Alex Salmond’s complainers were reluctant to go to police before the Scottish Government’s investigating officer was asked to “sound them out” about reporting the former first minister, MSPs have heard.
The Holyrood inquiry into the Scottish Government’s botched investigation of Mr Salmond was told two of the women who had raised concerns were contacted by Judith Mackinnon to see whether they wanted to tell Police Scotland.
Meetings and conversations between Ms Mackinnon, the Scottish Government’s head of people advice, and two of the women who subsequently came forward led to the Court of Session to conclude the Government’s investigation was unlawful and “tainted by apparent bias”.
It wasn't about inducing them to do anything, it was just part of the normal processJudith Mackinnon
Ms Mackinnon told the Committee on the Scottish Government Handling of Harassment Complaints she did not think the women had planned to go to the police with their complaints about Mr Salmond.
Asked by Scottish Conservative MSP Murdo Fraser whether the two women she had spoken to were “reluctant” to report their allegations to the police, Ms Mackinnon said: “You could say that.
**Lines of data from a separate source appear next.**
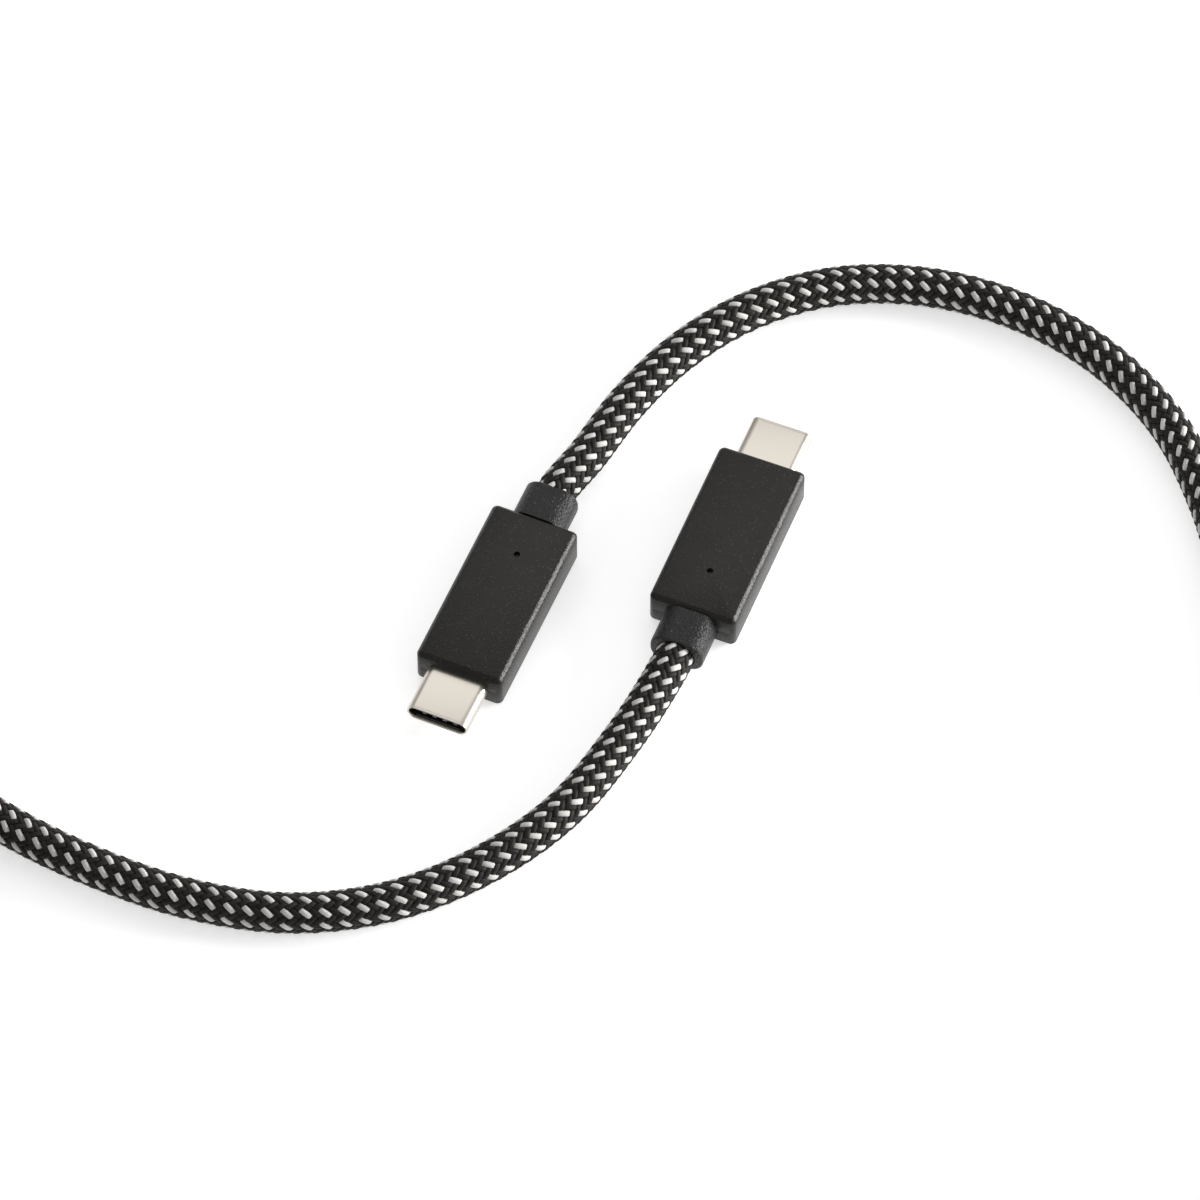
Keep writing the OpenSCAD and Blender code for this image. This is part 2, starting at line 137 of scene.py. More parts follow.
class StageSettings(bpy.types.PropertyGroup):
    """Camera, lights and floor."""

    elevation: bpy.props.FloatProperty(
        name="Elevation", description="Camera above the table", default=math.radians(56.6), subtype="ANGLE"
    )
    distance: bpy.props.FloatProperty(
        name="Distance", description="Camera from the point it looks at", default=1.2, unit="LENGTH"
    )
    lens: bpy.props.FloatProperty(name="Lens", description="Focal length in mm", default=284)
    look_at: bpy.props.FloatVectorProperty(
        name="Look at", description="Point at the middle of the view", default=(-0.0015, -0.0022, 0), unit="LENGTH"
    )
    floor_size: bpy.props.FloatProperty(
        name="Floor size", description="Side of the floor", default=6, unit="LENGTH"
    )
    table_glow: bpy.props.FloatProperty(name="Table glow", description="Light of the light table", default=0.56)
    room_light: bpy.props.FloatProperty(name="Room light", description="Even light of the room", default=0.45)
    side_light: bpy.props.FloatProperty(
        name="Side light", description="Low soft light at the right", default=11, unit="POWER"
    )
    overhead_light: bpy.props.FloatProperty(
        name="Overhead light", description="Large soft light above and behind", default=2.2, unit="POWER"
    )


GROUPS = {
    "cable_plug": PlugSettings,
    "cable_cord": CordSettings,
    "cable_finish": FinishSettings,
    "cable_stage": StageSettings,
}


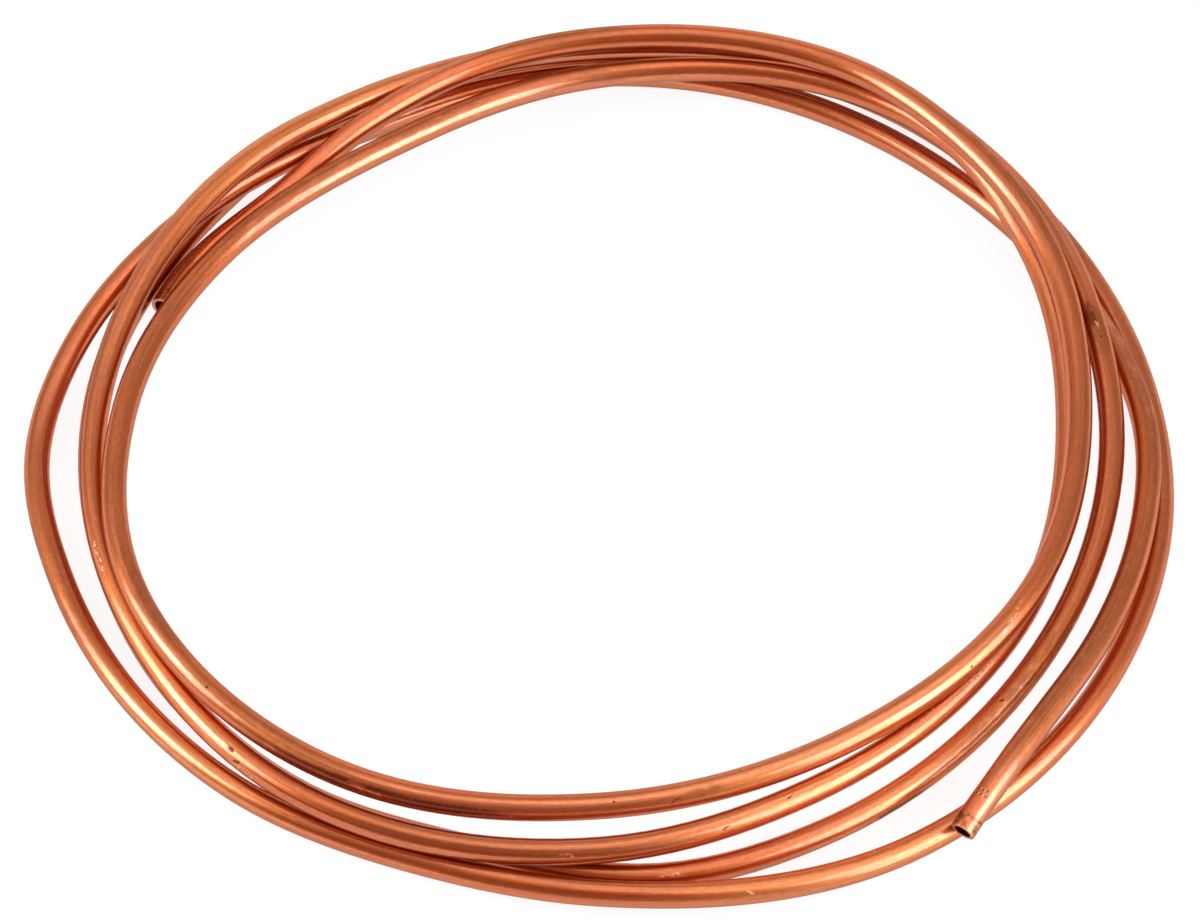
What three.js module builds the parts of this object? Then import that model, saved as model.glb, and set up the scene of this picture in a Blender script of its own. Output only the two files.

“I don’t think it had been their intention, when they initially had come forward, to do that.”
One of the women who was considering making a complaint was also shown a draft version of the complaints procedure.
Ms Mackinnon stressed the decision to share the draft policy was not done to encourage the person to make a complaint once it had been approved.
She said: “It wasn’t about inducing them to do anything, it was just part of the normal process – to share with individuals considering making a formal complaint what a process might look like and what to expect.”
Ms Mackinnon, giving evidence virtually for a second time with just the audio broadcast publicly, again insisted she was always open about her prior contact with the complainers.
“Nobody had raised a concern about that, they know about it, everyone knew about it,” she said, although she revealed the Scottish Government’s legal counsel had not been aware before October 2018.
There were 10 or 11 women who came forward with complaints in November 2017, she revealed, although she declined to say how many related to the former first minister.
The committee’s second witness of the day, Gillian Russell, the Scottish Government’s director of health workforce, said more women came forward once news emerged of Police Scotland’s criminal investigation into Mr Salmond in December 2018.
They were told to contact police directly rather than the Scottish Government investigating these later claims, she said.
After the evidence session, committee member and Scottish Labour deputy leader Jackie Baillie said: “It is clear that the role of the investigating officer was less than impartial and there was prior involvement with the complainants before she was appointed.
“It also seems that civil servants rushed complainants into submitting formal complaints long before the policy in place was fit to support them, and pushed for complaints to be made to the police.”
Mr Salmond was cleared of 13 charges of sexual assault, attempted rape and indecent exposure following trial at the High Court in Edinburgh in March.